Dr. Ayellet Segrè is an Associate Professor of Ophthalmology at Massachusetts Eye and Ear (MEE), Harvard Medical School, Director of the Bioinformatics and Biostatistics Core in the Ocular Genomics Institute at MEE, Associate Member of the Center for Genomics Medicine at Massachusetts General Hospital (MGH), and an Associate Member at the Broad Institute. Dr. Segrè’s laboratory combines statistical genetics, functional genomics and systems biology approaches to identify genetic regulatory mechanisms, genes, pathways, and cell types that influence common retinal diseases, with a focus on primary open-angle glaucoma and age-related macular degeneration, and differential drug response in diabetic retinopathy patients.

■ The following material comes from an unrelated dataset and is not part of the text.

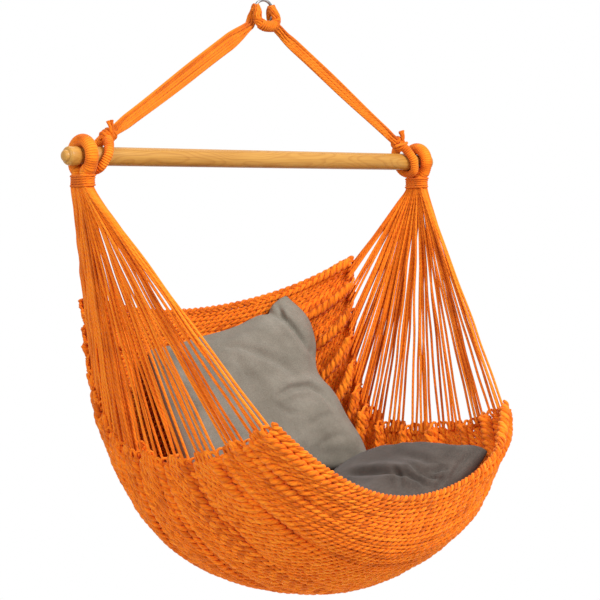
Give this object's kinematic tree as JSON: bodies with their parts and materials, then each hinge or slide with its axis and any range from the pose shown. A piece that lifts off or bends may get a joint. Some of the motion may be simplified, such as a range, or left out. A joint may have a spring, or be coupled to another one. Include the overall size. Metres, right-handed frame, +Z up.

To enhance biological discoveries for eye disease, Dr. Segrè is leading efforts to create transcriptomic, genetic regulation, and chromatin accessibility maps for anterior and posterior human eye tissues at the tissue and single cell levels, and develops computational methods that integrate large-scale human genetic association studies with functional omics data. Dr. Segrè is a PI or co-Investigator on multiple NIH grants, was awarded the 2024 Research to Prevent Blindness and The Glaucoma Foundation Career Advancement Award, and is an elected member of the ARVO Annual Meeting Program Committee (AMPC) for the Genetics Cross-Sectional Group. She is also a member of the International Glaucoma Genetics Consortium and co-coordinator of the Human Cell Atlas Eye Bionetwork.

Dr. Segrè earned her B.Sc. in Life Sciences with a minor in Genetics from the Hebrew University of Jerusalem, Israel (1998), a M.Sc. in Cancer Research from the Weizmann Institute of Science in Israel (2001), and a PhD in Genetics and Genomics from Harvard University (2007). She did her postdoctoral training in statistical genetics in the laboratory of Prof. David Altshuler at MGH and the Broad Institute, where she pioneered the development of MAGENTA, one of the first methods to apply gene-set enrichment analysis to GWAS that identified biological processes involved in type 2 diabetes and other complex diseases. Before starting her lab at MEE/HMS, she was a lead computational biologist in the Genotype-Tissue Expression (GTEx) Project at the Broad (2013-2017), playing a key role in creating the widely used atlas of expression and splicing QTLs in 50 healthy human tissues.